GOAL: Write out the whole listing again, exactly.

#####

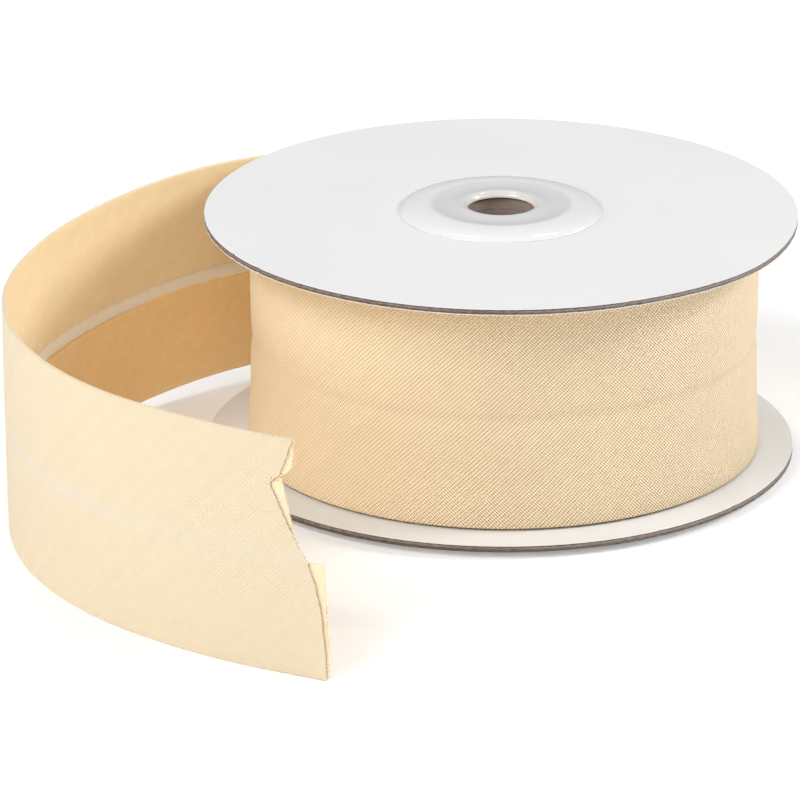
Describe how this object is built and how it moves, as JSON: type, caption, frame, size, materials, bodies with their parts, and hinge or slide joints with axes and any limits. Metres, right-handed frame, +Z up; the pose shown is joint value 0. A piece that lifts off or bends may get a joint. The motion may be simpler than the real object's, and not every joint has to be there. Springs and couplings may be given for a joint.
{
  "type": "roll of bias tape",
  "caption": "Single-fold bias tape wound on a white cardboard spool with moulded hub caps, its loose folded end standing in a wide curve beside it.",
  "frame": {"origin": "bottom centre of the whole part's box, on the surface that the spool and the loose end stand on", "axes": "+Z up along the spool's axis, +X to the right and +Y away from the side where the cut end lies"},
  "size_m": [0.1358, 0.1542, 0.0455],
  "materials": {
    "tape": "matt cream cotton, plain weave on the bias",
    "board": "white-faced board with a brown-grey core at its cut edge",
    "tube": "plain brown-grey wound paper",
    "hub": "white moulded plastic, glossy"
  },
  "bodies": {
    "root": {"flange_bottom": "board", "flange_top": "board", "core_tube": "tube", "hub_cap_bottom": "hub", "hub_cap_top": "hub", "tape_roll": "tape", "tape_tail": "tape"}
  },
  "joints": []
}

#####

EXERCISE SOLUTION:
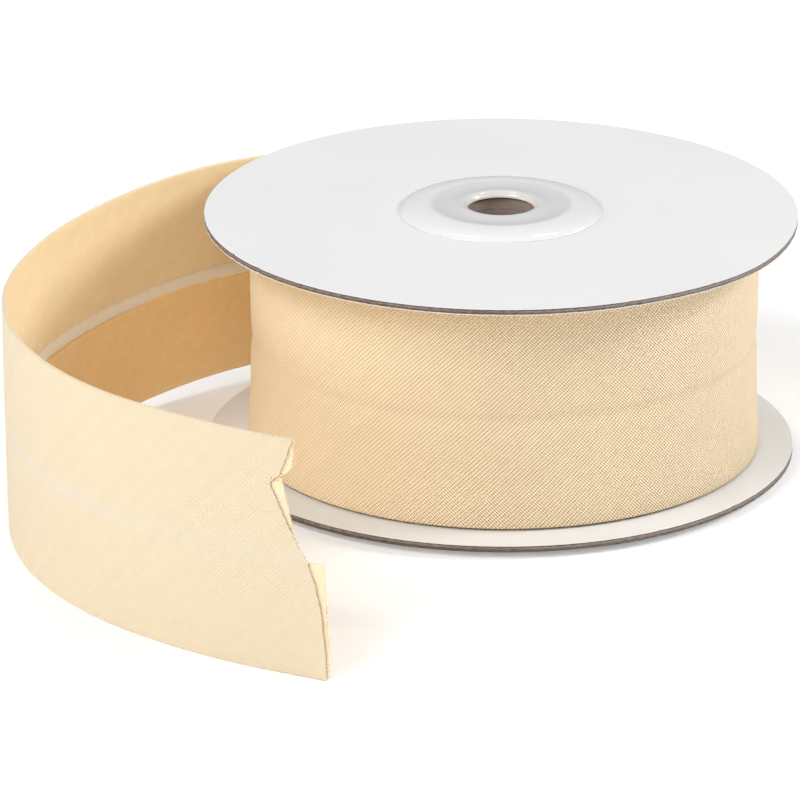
Describe how this object is built and how it moves, as JSON: type, caption, frame, size, materials, bodies with their parts, and hinge or slide joints with axes and any limits. Metres, right-handed frame, +Z up; the pose shown is joint value 0. A piece that lifts off or bends may get a joint. The motion may be simpler than the real object's, and not every joint has to be there. Springs and couplings may be given for a joint.
{
  "type": "roll of bias tape",
  "caption": "Single-fold bias tape wound on a white cardboard spool with moulded hub caps, its loose folded end standing in a wide curve beside it.",
  "frame": {"origin": "bottom centre of the whole part's box, on the surface that the spool and the loose end stand on", "axes": "+Z up along the spool's axis, +X to the right and +Y away from the side where the cut end lies"},
  "size_m": [0.1358, 0.1542, 0.0455],
  "materials": {
    "tape": "matt cream cotton, plain weave on the bias",
    "board": "white-faced board with a brown-grey core at its cut edge",
    "tube": "plain brown-grey wound paper",
    "hub": "white moulded plastic, glossy"
  },
  "bodies": {
    "root": {"flange_bottom": "board", "flange_top": "board", "core_tube": "tube", "hub_cap_bottom": "hub", "hub_cap_top": "hub", "tape_roll": "tape", "tape_tail": "tape"}
  },
  "joints": []
}